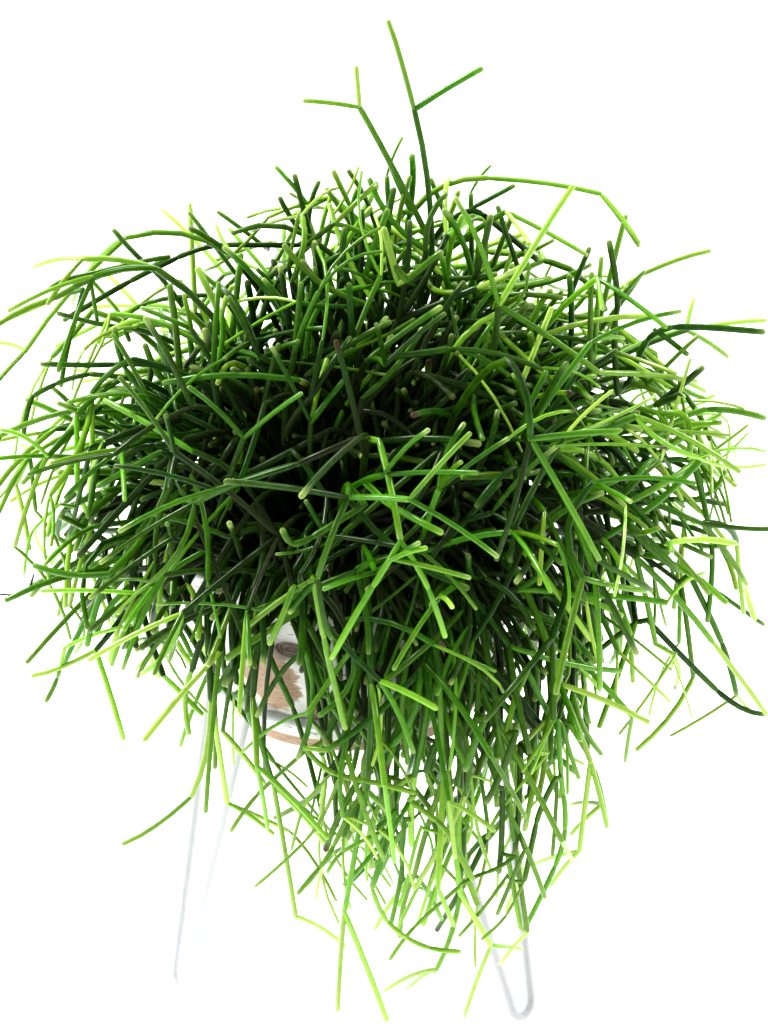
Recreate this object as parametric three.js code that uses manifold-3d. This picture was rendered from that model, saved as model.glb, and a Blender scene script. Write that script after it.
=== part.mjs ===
// Mistletoe cactus in a tapered pot, held by a wire stand on three hairpin legs.
// Millimetres, +Z up. The origin is on the floor, under the middle of the pot.
//
// The plant is a set of sprays. Each one is rooted in its own hole in the soil and grows by forking:
// a stem piece ends at a joint, and two or three younger and thinner pieces start there.
import * as THREE from 'three';
import { mergeVertices } from 'three/addons/utils/BufferGeometryUtils.js';
import Module from 'manifold-3d';

const wasm = await Module();
wasm.setup();

// ---------------------------------------------------------------- driving dimensions

const GAP = 0.3; // left between pieces that touch
const ROUND_SIDES = 36; // facets of the pot, the soil and the ring, which share them

const POT = { baseZ: 153, height: 92, baseRadius: 64, rimRadius: 91, wall: 5, floor: 7, edge: 2 };
const SOIL = { drop: 13, crown: 4, holeDepth: 14 }; // drop is from the rim to the soil at the wall
const WIRE = { radius: 2.25, sides: 8 };
const RING = { radius: 72 };
const LEG = {
  count: 3,
  turn: -11, // degrees, of the whole set of legs
  spread: 25, // degrees, from a leg's middle to each of its two ends at the ring
  footRadius: 105,
  bendRadius: 8, // of the hairpin at the foot
  flat: 0.6, // cut off under the bend, so that the foot has a flat spot
};
const STEM = {
  radius: 1.75, // of a grown stem
  side: 1.5, // of a side branch
  tip: 1.2, // of a young end piece
  corner: 1.12, // a faceted stem's corner radius over the round stem's radius
  clear: 0.6, // least space between two stems
  close: 12, // how far from its joint a branch may run close to its own spray
  steps: 2, // lengths that each stem piece is cut into
  tipSteps: 1,
  sides: 4,
  branchSides: 3,
  smooth: 0.35, // slivers finer than this are merged away where stems meet
  sunk: 2, // how far a branch starts inside the piece that bears it
};
const REACH = { x: 204, y: 190, low: 16 }; // furthest tips from the pot's axis, and the lowest
// The outline that the ruled stems stay in: a flat-topped dome on a cone that narrows downwards.
// The stems hang furthest, and the cone is widest, at the fringe, to the right of the front.
const CROWN = { z: 236, side: 204, rise: 170, square: 3, taper: 1.1, fringeTaper: 0.42 };
const FRINGE = { azimuth: -62, power: 2 };

const potTop = POT.baseZ + POT.height;
const soilTop = potTop - SOIL.drop;
const slope = (POT.rimRadius - POT.baseRadius) / POT.height;
const outerRadius = (z) => POT.baseRadius + slope * (z - POT.baseZ);
const innerRadius = (z) => outerRadius(z) - POT.wall;
// The ring touches the pot's slanted wall, so its height follows from its radius.
const ringZ =
  POT.baseZ +
  (RING.radius - POT.baseRadius - (WIRE.radius + GAP) * Math.hypot(1, slope)) / slope;

// ---------------------------------------------------------------- small helpers

const vec = (...at) => new THREE.Vector3(...at);
const UP = vec(0, 0, 1);
const polar = (radius, angle, z) => vec(radius * Math.cos(angle), radius * Math.sin(angle), z);
const mix = (a, b, t) => a + (b - a) * t;
const radians = (degrees) => (degrees * Math.PI) / 180;

// A small seeded generator of numbers from 0 to 1 (mulberry32).
function seeded(seed) {
  let state = seed >>> 0;
  return () => {
    state = (state + 0x6d2b79f5) >>> 0;
    let t = state;
    t = Math.imul(t ^ (t >>> 15), t | 1);
    t ^= t + Math.imul(t ^ (t >>> 7), t | 61);
    return ((t ^ (t >>> 14)) >>> 0) / 4294967296;
  };
}

function toSolid(geometry) {
  const bare = geometry.index ? geometry.toNonIndexed() : geometry.clone();
  bare.deleteAttribute('normal');
  bare.deleteAttribute('uv');
  const merged = mergeVertices(bare, 1e-4);
  return new wasm.Manifold(
    new wasm.Mesh({
      numProp: 3,
      vertProperties: merged.attributes.position.array,
      triVerts: new Uint32Array(merged.index.array),
    }),
  );
}

function toGeometry(solid) {
  const { vertProperties, triVerts } = solid.getMesh();
  return new THREE.BufferGeometry()
    .setAttribute('position', new THREE.BufferAttribute(new Float32Array(vertProperties), 3))
    .setIndex(new THREE.BufferAttribute(new Uint32Array(triVerts), 1));
}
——
#### [The exercise]
Repeat the listing in full, keeping every line exactly as it is.

#### [Result of this task]
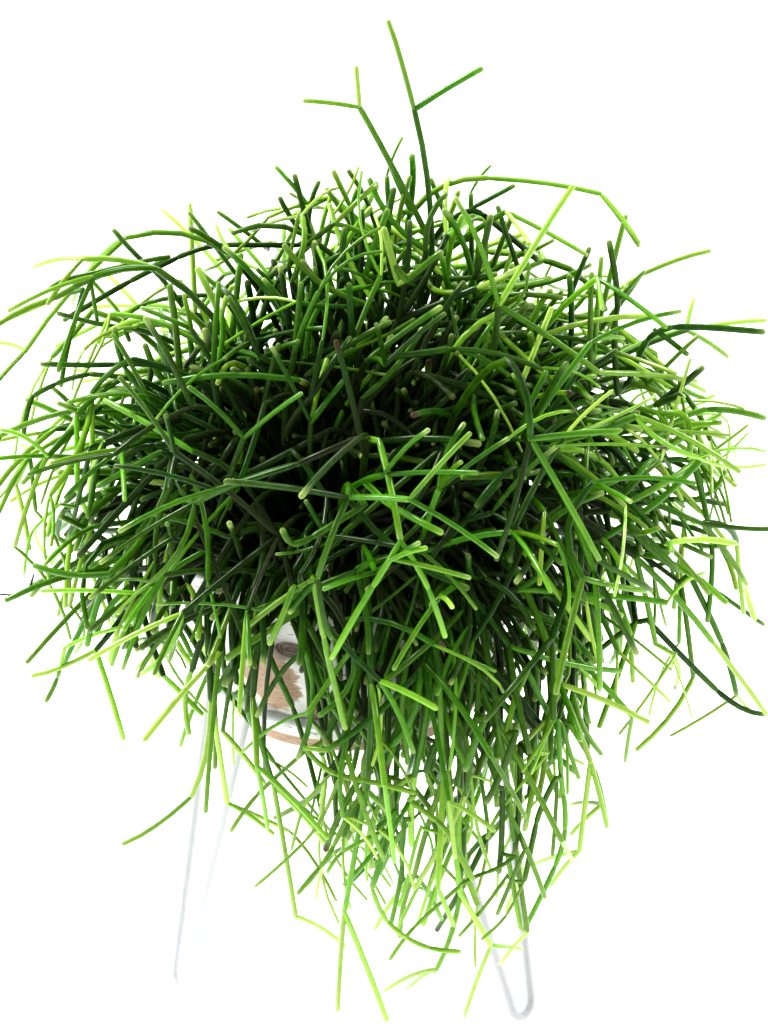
Recreate this object as parametric three.js code that uses manifold-3d. This picture was rendered from that model, saved as model.glb, and a Blender scene script. Write that script after it.
=== part.mjs ===
// Mistletoe cactus in a tapered pot, held by a wire stand on three hairpin legs.
// Millimetres, +Z up. The origin is on the floor, under the middle of the pot.
//
// The plant is a set of sprays. Each one is rooted in its own hole in the soil and grows by forking:
// a stem piece ends at a joint, and two or three younger and thinner pieces start there.
import * as THREE from 'three';
import { mergeVertices } from 'three/addons/utils/BufferGeometryUtils.js';
import Module from 'manifold-3d';

const wasm = await Module();
wasm.setup();

// ---------------------------------------------------------------- driving dimensions

const GAP = 0.3; // left between pieces that touch
const ROUND_SIDES = 36; // facets of the pot, the soil and the ring, which share them

const POT = { baseZ: 153, height: 92, baseRadius: 64, rimRadius: 91, wall: 5, floor: 7, edge: 2 };
const SOIL = { drop: 13, crown: 4, holeDepth: 14 }; // drop is from the rim to the soil at the wall
const WIRE = { radius: 2.25, sides: 8 };
const RING = { radius: 72 };
const LEG = {
  count: 3,
  turn: -11, // degrees, of the whole set of legs
  spread: 25, // degrees, from a leg's middle to each of its two ends at the ring
  footRadius: 105,
  bendRadius: 8, // of the hairpin at the foot
  flat: 0.6, // cut off under the bend, so that the foot has a flat spot
};
const STEM = {
  radius: 1.75, // of a grown stem
  side: 1.5, // of a side branch
  tip: 1.2, // of a young end piece
  corner: 1.12, // a faceted stem's corner radius over the round stem's radius
  clear: 0.6, // least space between two stems
  close: 12, // how far from its joint a branch may run close to its own spray
  steps: 2, // lengths that each stem piece is cut into
  tipSteps: 1,
  sides: 4,
  branchSides: 3,
  smooth: 0.35, // slivers finer than this are merged away where stems meet
  sunk: 2, // how far a branch starts inside the piece that bears it
};
const REACH = { x: 204, y: 190, low: 16 }; // furthest tips from the pot's axis, and the lowest
// The outline that the ruled stems stay in: a flat-topped dome on a cone that narrows downwards.
// The stems hang furthest, and the cone is widest, at the fringe, to the right of the front.
const CROWN = { z: 236, side: 204, rise: 170, square: 3, taper: 1.1, fringeTaper: 0.42 };
const FRINGE = { azimuth: -62, power: 2 };

const potTop = POT.baseZ + POT.height;
const soilTop = potTop - SOIL.drop;
const slope = (POT.rimRadius - POT.baseRadius) / POT.height;
const outerRadius = (z) => POT.baseRadius + slope * (z - POT.baseZ);
const innerRadius = (z) => outerRadius(z) - POT.wall;
// The ring touches the pot's slanted wall, so its height follows from its radius.
const ringZ =
  POT.baseZ +
  (RING.radius - POT.baseRadius - (WIRE.radius + GAP) * Math.hypot(1, slope)) / slope;

// ---------------------------------------------------------------- small helpers

const vec = (...at) => new THREE.Vector3(...at);
const UP = vec(0, 0, 1);
const polar = (radius, angle, z) => vec(radius * Math.cos(angle), radius * Math.sin(angle), z);
const mix = (a, b, t) => a + (b - a) * t;
const radians = (degrees) => (degrees * Math.PI) / 180;

// A small seeded generator of numbers from 0 to 1 (mulberry32).
function seeded(seed) {
  let state = seed >>> 0;
  return () => {
    state = (state + 0x6d2b79f5) >>> 0;
    let t = state;
    t = Math.imul(t ^ (t >>> 15), t | 1);
    t ^= t + Math.imul(t ^ (t >>> 7), t | 61);
    return ((t ^ (t >>> 14)) >>> 0) / 4294967296;
  };
}

function toSolid(geometry) {
  const bare = geometry.index ? geometry.toNonIndexed() : geometry.clone();
  bare.deleteAttribute('normal');
  bare.deleteAttribute('uv');
  const merged = mergeVertices(bare, 1e-4);
  return new wasm.Manifold(
    new wasm.Mesh({
      numProp: 3,
      vertProperties: merged.attributes.position.array,
      triVerts: new Uint32Array(merged.index.array),
    }),
  );
}

function toGeometry(solid) {
  const { vertProperties, triVerts } = solid.getMesh();
  return new THREE.BufferGeometry()
    .setAttribute('position', new THREE.BufferAttribute(new Float32Array(vertProperties), 3))
    .setIndex(new THREE.BufferAttribute(new Uint32Array(triVerts), 1));
}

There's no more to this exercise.